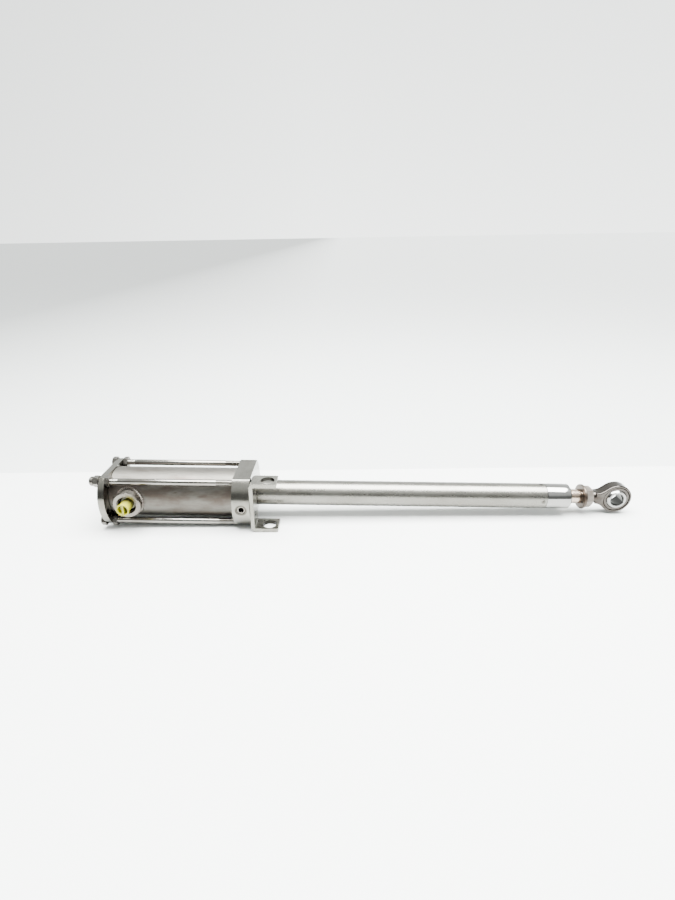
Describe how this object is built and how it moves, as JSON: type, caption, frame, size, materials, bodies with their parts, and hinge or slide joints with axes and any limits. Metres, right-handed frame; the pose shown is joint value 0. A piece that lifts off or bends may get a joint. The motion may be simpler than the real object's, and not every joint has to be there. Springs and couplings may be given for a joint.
{
  "type": "pneumatic cylinder",
  "caption": "Stainless tie-rod pneumatic cylinder with a U mounting bracket, a long guide nose, a sliding rod and a spherical rod end.",
  "frame": {"origin": "centre of the cap plate's outer face, on the cylinder's axis", "axes": "+X along the axis from the cap to the rod end, +Z the normal of the upper flats, the ports face -Y"},
  "size_m": [0.6775, 0.093, 0.0672],
  "materials": {
    "polished_stainless": "polished stainless steel with fine draw lines",
    "brushed_stainless": "dull brushed stainless steel with faint brown heat and oil stains",
    "machined_stainless": "turned and milled stainless steel, satin, with fine tool marks",
    "chromed_steel": "bright plated steel, slightly warm and worn",
    "rod_steel": "ground rod with a warm tan cast",
    "bearing_bronze": "sintered bronze",
    "black_rubber": "matt moulded rubber",
    "bearing_plastic": "off-white filled bearing plastic",
    "yellow_plastic": "bright yellow slightly translucent moulded plastic"
  },
  "bodies": {
    "cylinder": {"cap_plate": "machined_stainless", "head_block": "machined_stainless", "barrel_tube": "brushed_stainless", "port_boss": "brushed_stainless", "head_port_insert": "machined_stainless", "tie_rod_near_top": "polished_stainless", "tie_rod_near_bottom": "polished_stainless", "tie_rod_far_top": "polished_stainless", "tie_rod_far_bottom": "polished_stainless", "outer_nut_near_top": "machined_stainless", "outer_nut_near_bottom": "machined_stainless", "outer_nut_far_top": "machined_stainless", "outer_nut_far_bottom": "machined_stainless", "inner_nut_near_top": "machined_stainless", "inner_nut_near_bottom": "machined_stainless", "inner_nut_far_top": "machined_stainless", "inner_nut_far_bottom": "machined_stainless", "tie_rod_end_cap": "machined_stainless", "mounting_bracket": "machined_stainless", "bracket_screw_upper": "machined_stainless", "bracket_screw_lower": "machined_stainless", "nose_tube": "polished_stainless", "nose_end_bush": "polished_stainless", "rod_wiper": "black_rubber", "set_screw_top": "machined_stainless", "set_screw_near": "machined_stainless", "set_screw_bottom": "machined_stainless", "set_screw_far": "machined_stainless", "cap_oring": "black_rubber", "head_oring": "black_rubber", "rod_seal": "black_rubber", "rod_guide_bush": "bearing_bronze", "cap_bumper": "black_rubber", "head_bumper": "black_rubber"},
    "piston_seals": {"piston_seal_back": "black_rubber", "piston_seal_front": "black_rubber", "piston_wear_ring": "bearing_plastic"},
    "rod": {"piston": "machined_stainless", "piston_nut": "machined_stainless", "piston_rod": "rod_steel", "rod_stop_disc": "polished_stainless", "jam_nut": "chromed_steel", "rod_end_body": "chromed_steel", "rod_end_race": "chromed_steel"},
    "ball": {"rod_end_ball": "chromed_steel"},
    "plug": {"port_plug": "yellow_plastic"}
  },
  "joints": [
    {"name": "rod_slide", "type": "slide", "parent": "cylinder", "child": "piston_seals", "axis": [1, 0, 0], "range_m": [0, 0.0889]},
    {"name": "rod_turn", "type": "hinge", "parent": "piston_seals", "child": "rod", "pos_m": [0, 0, 0], "axis": [1, 0, 0], "continuous": true},
    {"name": "ball_turn", "type": "hinge", "parent": "rod", "child": "ball", "pos_m": [0.6465, 0, 0], "axis": [0, 1, 0], "continuous": true},
    {"name": "plug_pull", "type": "slide", "parent": "cylinder", "child": "plug", "axis": [0, -1, 0], "range_m": [0, 0.03]}
  ]
}
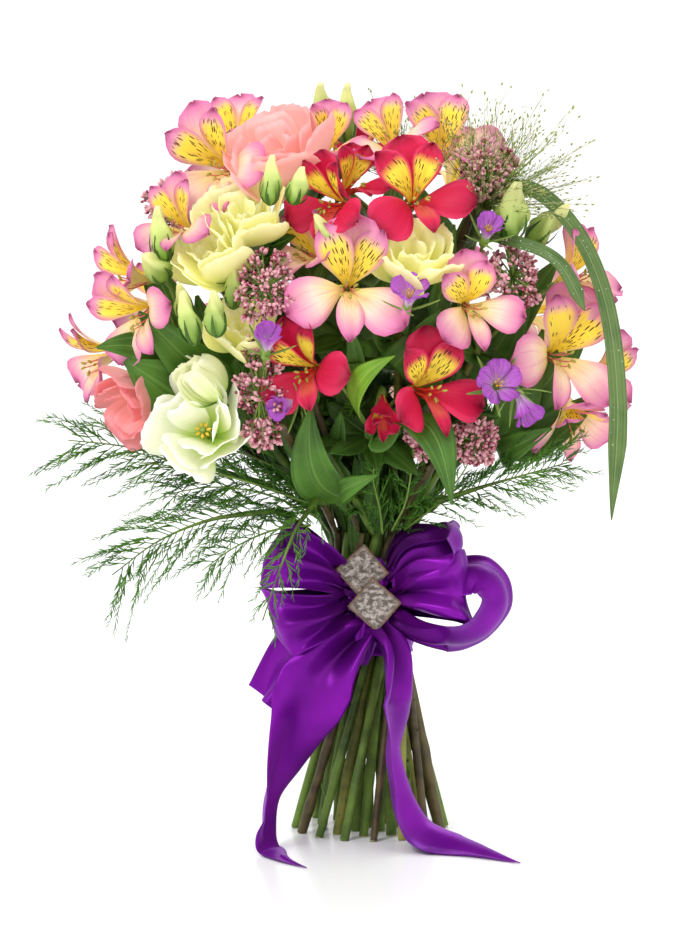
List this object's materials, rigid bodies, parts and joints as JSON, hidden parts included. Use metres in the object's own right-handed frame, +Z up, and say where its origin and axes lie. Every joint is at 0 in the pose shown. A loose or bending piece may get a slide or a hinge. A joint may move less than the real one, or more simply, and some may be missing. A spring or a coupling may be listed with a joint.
{
  "type": "mixed flower bouquet",
  "caption": "Hand-tied bouquet of mixed cut flowers with a wide satin bow, standing on its spiral of cut stems; for display.",
  "frame": {"origin": "on the surface the bouquet stands on, at the centre stem's cut end, on the axis of the stem spiral", "axes": "+Z up along the stems, -Y towards the bow and the viewer, +X to the right as seen from the bow's side"},
  "size_m": [0.3703, 0.2582, 0.4809],
  "materials": {
    "ribbon_satin": "satin sheen",
    "birch_bark": "matt, mottled",
    "pink_petal": "soft, slightly translucent",
    "green_stem": "satin",
    "crimson_petal": "soft, slightly translucent",
    "cream_petal": "soft, slightly translucent",
    "white_petal": "soft, slightly translucent",
    "salmon_petal": "soft, slightly translucent",
    "coral_petal": "soft, slightly translucent",
    "violet_petal": "soft, slightly translucent",
    "rice_bud": "matt, tiny buds",
    "fern_green": "satin",
    "strap_green": "satin, with water droplets",
    "grass_green": "satin"
  },
  "bodies": {
    "root": {"ribbon_band_and_knot": "ribbon_satin", "bark_square_upper": "birch_bark", "bark_square_lower": "birch_bark", "ribbon_tails": "ribbon_satin", "ribbon_loops_left": "ribbon_satin", "ribbon_loops_right": "ribbon_satin", "pink_alstroemeria_centre_umbel": "pink_petal", "pink_alstroemeria_centre_stem": "green_stem", "pink_alstroemeria_left_umbel": "pink_petal", "pink_alstroemeria_left_stem": "green_stem", "pink_alstroemeria_upper_left_umbel": "pink_petal", "pink_alstroemeria_upper_left_stem": "green_stem", "pink_alstroemeria_top_umbel": "pink_petal", "pink_alstroemeria_top_stem": "green_stem", "pink_alstroemeria_right_centre_umbel": "pink_petal", "pink_alstroemeria_right_centre_stem": "green_stem", "pink_alstroemeria_right_umbel": "pink_petal", "pink_alstroemeria_right_stem": "green_stem", "pink_alstroemeria_back_left_umbel": "pink_petal", "pink_alstroemeria_back_left_stem": "green_stem", "pink_alstroemeria_back_right_umbel": "pink_petal", "pink_alstroemeria_back_right_stem": "green_stem", "crimson_alstroemeria_top_umbel": "crimson_petal", "crimson_alstroemeria_top_stem": "green_stem", "crimson_alstroemeria_front_umbel": "crimson_petal", "crimson_alstroemeria_front_stem": "green_stem", "crimson_alstroemeria_back_umbel": "crimson_petal", "crimson_alstroemeria_back_stem": "green_stem", "lisianthus_cream_upper": "cream_petal", "lisianthus_cream_left": "cream_petal", "lisianthus_spray_upper_left_green": "green_stem", "lisianthus_cream_right": "cream_petal", "lisianthus_spray_right_green": "green_stem", "lisianthus_cream_centre_left": "cream_petal", "lisianthus_half_open": "white_petal", "lisianthus_white_open": "white_petal", "lisianthus_spray_left_green": "green_stem", "lisianthus_salmon_top": "salmon_petal", "lisianthus_stem_top_green": "green_stem", "lisianthus_coral_lower_left": "coral_petal", "lisianthus_stem_lower_left_green": "green_stem", "lisianthus_salmon_back": "salmon_petal", "lisianthus_stem_back_green": "green_stem", "corncockle_right": "violet_petal", "corncockle_upper_right": "violet_petal", "corncockle_left": "violet_petal", "rice_flower_centre_left": "rice_bud", "rice_flower_low_left": "rice_bud", "rice_flower_right": "rice_bud", "rice_flower_upper_left": "rice_bud", "rice_flower_upper_right": "rice_bud", "rice_flower_low_right": "rice_bud", "rice_flower_back": "rice_bud", "fern_frond_left_upper": "fern_green", "fern_frond_left_lower": "fern_green", "fern_frond_over_bow": "fern_green", "fern_frond_right": "fern_green", "strap_leaves": "strap_green", "panic_grass_upper_right": "grass_green", "panic_grass_back": "grass_green"}
  },
  "joints": []
}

***

● WHAT THE TASK ASKS
Scan the records for the string "bodies". Copy each line in which it appears.

● TASK ANSWER
Describe how this object is built and how it moves, as JSON: type, caption, frame, size, materials, bodies with their parts, and hinge or slide joints with axes and any limits. Metres, right-handed frame; the pose shown is joint value 0. A piece that lifts off or bends may get a joint. The motion may be simpler than the real object's, and not every joint has to be there. Springs and couplings may be given for a joint.
  "bodies": {
List this object's materials, rigid bodies, parts and joints as JSON, hidden parts included. Use metres in the object's own right-handed frame, +Z up, and say where its origin and axes lie. Every joint is at 0 in the pose shown. A loose or bending piece may get a slide or a hinge. A joint may move less than the real one, or more simply, and some may be missing. A spring or a coupling may be listed with a joint.
  "bodies": {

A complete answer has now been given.